Один из духовных законов обязывает: не осуждайте и не критикуйте то, чего не понимаете. Ну, а если всё же критикуете, то стоит задаться вопросом о том, из чего исходит ваша критика. Она ведь может исходить и из обиды, из ощущения ранености и униженности. Или из зависти и ревности. Или из ощущения того, что на вас и на ваше посягают. Тогда возникает сомнение в состоятельности вашей критики, в ее беспристрастности. Ибо у критики есть и должна быть своя особая беспристрастность. При этом совершенно недостаточно посмотреть на критикуемый объект только с точки зрения настоящего. Много важнее посмотреть на него с точки зрения будущего, что требует тоже особой способности. Но важно также посмотреть на него и с точки зрения прошлого. Поэтому Том Маршалл, говоря о главных чертах лидера, утверждал, что необходимо выступать сразу в трех ролях: аналитика, историка, пророка. Это, я думаю, вполне можно применить и к философу (с его дискурсивностью), и к политику (с его доксичностью).
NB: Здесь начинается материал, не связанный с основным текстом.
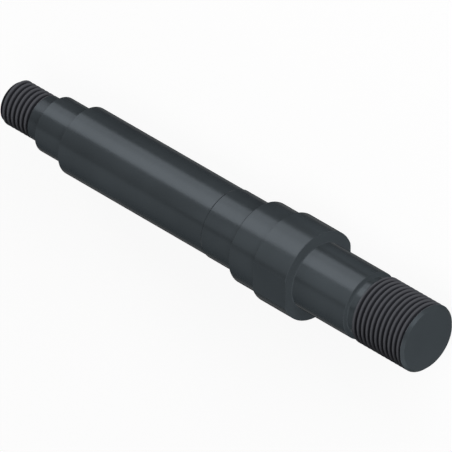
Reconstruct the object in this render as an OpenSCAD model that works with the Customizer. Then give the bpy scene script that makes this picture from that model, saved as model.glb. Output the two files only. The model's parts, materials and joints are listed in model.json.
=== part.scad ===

И критика должна быть аналитичной, историчной и в определенном смысле пророческой.

Между прочим, мы могли бы обозначить (впрочем, не без упрощения) три границы: между настоящим и будущим (это и есть сфера действий лидера, который привлекает будущее в настоящее); между прошлым и настоящим (зона пребывания аутсайдера, который привлекает прошлое в настоящее); между прошлым и будущим, которая и есть само настоящее (здесь укрепился обыватель, который не является ни «лидером», ни «аутсайдером», но именно благодаря его инертному пребыванию будущее притягивается в прошлое, а прошлое — в будущее). Поэтому критика обывателя («легкая добыча») может оказаться коварной в отношении самого критикующего. Да и вообще нужно было бы спросить себя: а тех ли мы критикуем?
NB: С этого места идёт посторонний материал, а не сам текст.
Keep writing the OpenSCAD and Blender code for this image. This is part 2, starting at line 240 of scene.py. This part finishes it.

Вспомним, к примеру, множество людей, критикующих… допустим, Канта; и не только из числа философов, но и из числа разного рода идеологов, богословов, пропагандистов и т. п., то есть тех, кто в лучшем случае когда-то пролистал Канта. Эта, скажем так, «популярная» критика не вникает в сложности кантовских анализов, в тонкость нюансировки его мышления и т. п.; нет, она ведется в некоем «обобщенном масштабе» — либо с опорой на какую-нибудь выхваченную из богатейшего контекста кантовской мысли «частность», которая, впрочем, раздувается у критика чуть ли не до значимости «решающего момента» (или «события»; это кому как нравится) кантовской философии. Спрашивается: кого же критик критикует? Он будет уверять, что именно Канта, т. е. самого основателя критического метода. А за что? — За то, что пошел недостаточно далеко, что не был достаточно радикальным (как наш «критик»), что вообще пошел не по тому пути, что совершил «роковую ошибку» там-то и там-то или в том-то и том-то. Короче, ничего нового. И при этом с уверенностью можно сказать, что сам Кант остался для нашего «критика» «вещью-в-себе», что никакой действительной встречи с Кантом у него никогда в жизни не было; что критикует он своего собственного, утрированного и вымышленного «Канта», конструируя его образ (и пользуясь при этом готовыми шаблонами), а потом с легкостью расправляясь («критика») с этим им же сконструированным, страшно суженным и схематичным «Кантом».

Кант в данном случае для нас лишь пример подобной «критики» (которая критикует не Канта, ибо к этому она не способна, а ею же шаржированный образ Канта). И вот подобное же сплошь и рядом происходит в политике. Но тогда возникает странный парадокс. А именно: политические противники, жестко и бескомпромиссно сражаясь друг с другом, реально никогда друг с другом не соприкасаются и не встречаются. Каждый насмерть бьется лишь с тенью другого. И тут возникает второй парадокс: с одной стороны, тень — это заведомо «облегченный» противник; в «основном» тень безмолвствует, вы можете топтать тень другого, как хотите. Но с другой стороны — какое безнадежное дело! Чтобы победить тень, потребовалось бы победить солнце! Но «солнцем» ведь вы считаете себя и свою партию! Так что, кажется, мы навечно обречены «любоваться» этой, с позволения сказать, «схваткой».

Вот почему всегда стоит задаться вопросом: а того ли он на самом деле критикует, о ком говорит? и с тем ли на самом деле борется, кого проклинает?

Ну, а наша, вот эта критика — о тех ли, о ком сказала? — Решайте сами.